The ever haunting words of my father would not escape my mind. “Never give up on Nate” kept ringing in my head, over and over again, like a bad song repeating itself. Somehow, I knew at that time, there would be lasting repercussions to my decision.

The hearing went forward without my presence for contesting the adoption, as I had new responsibilities and ties with the camp, and could not just pack up and take off. I received a confirmation letter stating the adoption had been granted, and felt somewhat relieved that this chapter and issue in my life had come to a close. She now was happily married, Nathan had a new father and sibling, and they would enjoy their lives together. I was now free to live my life. I kept asking myself if I was doing the right thing allowing the adoption, and was I shirking my responsibilities as a parent, and as an adult. Continued exposure to the kids at camp just emphasized my belief I had done right by Nathan, allowing the adoption and giving him a chance at a somewhat normal life.
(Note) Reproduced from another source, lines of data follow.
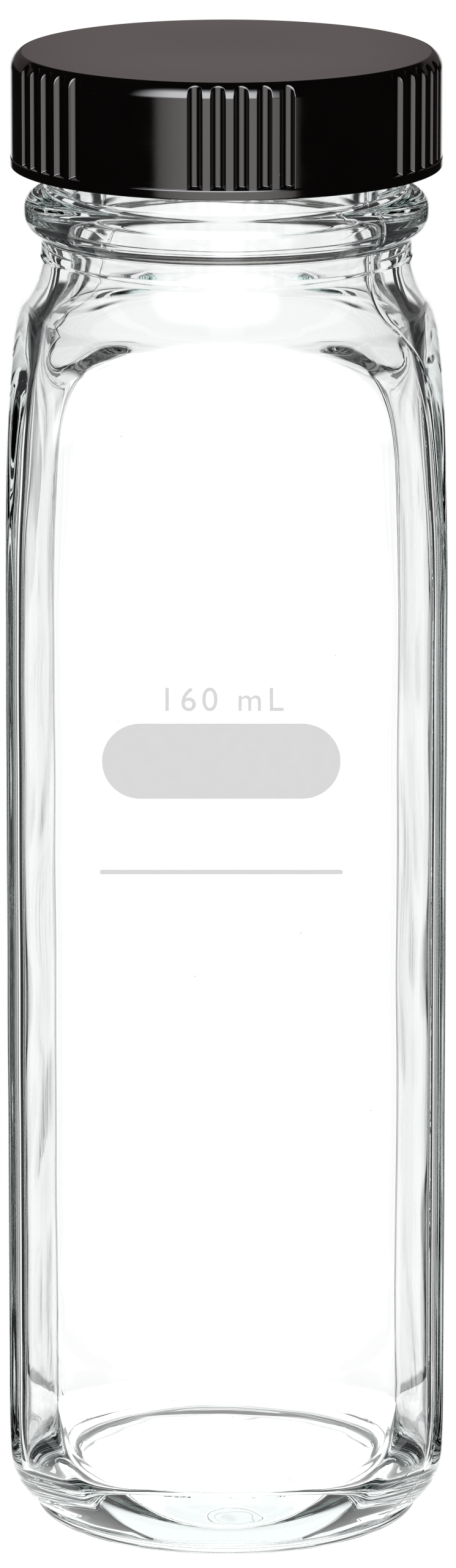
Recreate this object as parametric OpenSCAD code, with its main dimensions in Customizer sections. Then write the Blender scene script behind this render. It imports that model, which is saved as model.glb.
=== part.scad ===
// Square glass specimen jar with a round neck, a bead ring and a fluted screw cap.
// Frame: origin at the centre of the foot, +Z up, the front (marked) face looks along -Y. Millimetres.

/* [Body] */
// Width of the body across its flat sides
body_w = 42.9; // [42.5:0.1:44]
// Radius of the four vertical corners
corner_r = 5.5; // [5:0.5:7]
// Glass thickness of the flat sides
wall = 1.8; // [1.6:0.1:2.2]
// Height of the inner floor at its rim
floor_h = 6; // [5.5:0.1:6.5]
// Diameter of the flat inner floor
floor_d = 32.2; // [31:0.1:35]
// Diameter of the foot that the jar stands on
foot_d = 38.4; // [38:0.1:38.6]
// Depth of the recess under the foot
push_up = 1.2; // [0.6:0.1:1.6]

/* [Shoulder] */
// Height where the flat sides start to lean in
lean_start_h = 102; // [98:1:106]
// How far each flat side has leaned in at the base of the neck
lean_in = 1.25; // [1:0.05:1.5]
// Height of the base of the neck
neck_base_h = 126.7; // [126:0.1:127.5]
// Radius of the hollow curve from neck to shoulder
shoulder_hollow_r = 5; // [4.5:0.1:5.5]

/* [Neck] */
// Height of the glass rim above the foot
rim_h = 144.5; // [144:0.1:147]
// Outside diameter of the neck at the root of the thread
neck_d = 35.2; // [35:0.1:35.4]
// Outside diameter of the neck below the bead
collar_d = 36.4; // [36:0.1:36.8]
// Diameter of the neck's bore
bore_d = 30.8; // [30:0.1:31.2]
// Diameter of the bead ring
bead_d = 39.5; // [39:0.1:40]
// Height of the middle of the bead ring
bead_h = 131.25; // [131:0.05:131.5]

/* [Thread] */
// Rise of the thread in one turn
pitch = 4.2333; // [4.2:0.0001:4.3]
// Height of the thread ridge above the neck
ridge = 1; // [0.8:0.05:1.1]
// Turns of thread on the neck
neck_turns = 1.25; // [1:0.05:1.25]
// Turns of thread in the cap
cap_turns = 1.35; // [1.1:0.05:1.35]
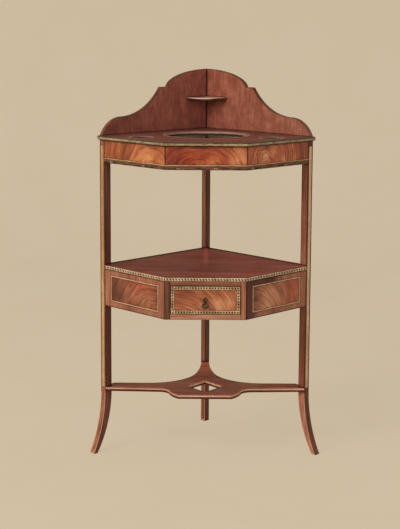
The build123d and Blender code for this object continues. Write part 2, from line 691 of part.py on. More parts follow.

My last communication with Leanne and Nathan was at my mom’s funeral back in ninety-three. At that time it had been mutually agreed, that should Nathan have any desire to follow his past, and desire to reconnect with me for whatever reasons, it was to be his decision, and I would not question nor turn him away. However, I myself, would not initiate nor intrude upon is life.

In the interim, I had chosen to take a new position and expand my horizons in the Human Service field. I had relocated to Largo/Clearwater area of Florida and taken a position as a Residential Home manager for an outfit called UPARC. (Upper Pinellas Association for Retarded Citizens). I was responsible for the overall operation of the residence and the training of staff and residents. It was here that I met my current wife Deborah. She had the position I was to fill. She had taken on a summer job in New York at a camp for Autistic kids and in between her return to UPARC and the time I had arrived, Communication with the agency went array. Seems I had been hired to fill the position she was returning to. So our first encounter was an interesting one to say the least. Long story short, I took the position and she had come under me as a Residential aid/instructor for that particular home. Well, in light of being politically correct, no work romance was going to occur under my watch...

It had been decided since we had formed a relationship and were genuinely becoming involved in that relationship, to separate the two of us in the working aspect of our lives. An opening had come available at a nearby home around the corner from our existing local. She opted to take that position, thereby bypassing the work romance issue completely. Shortly thereafter, we had decided to rent together. So we began looking for a suitable apartment and location we would be comfortable with and have the ability to afford. We found suitable accommodations and moved in together. We had begun the stages of our new relationship together, under one roof, and with anticipation.

Strike three:

Again, having announced the new relationship and the living accommodations to family members, preceded by the announcement of the adoption, I was now again, in the web of parental disappointment. I had again stirred the grains of family respectability, values and beliefs.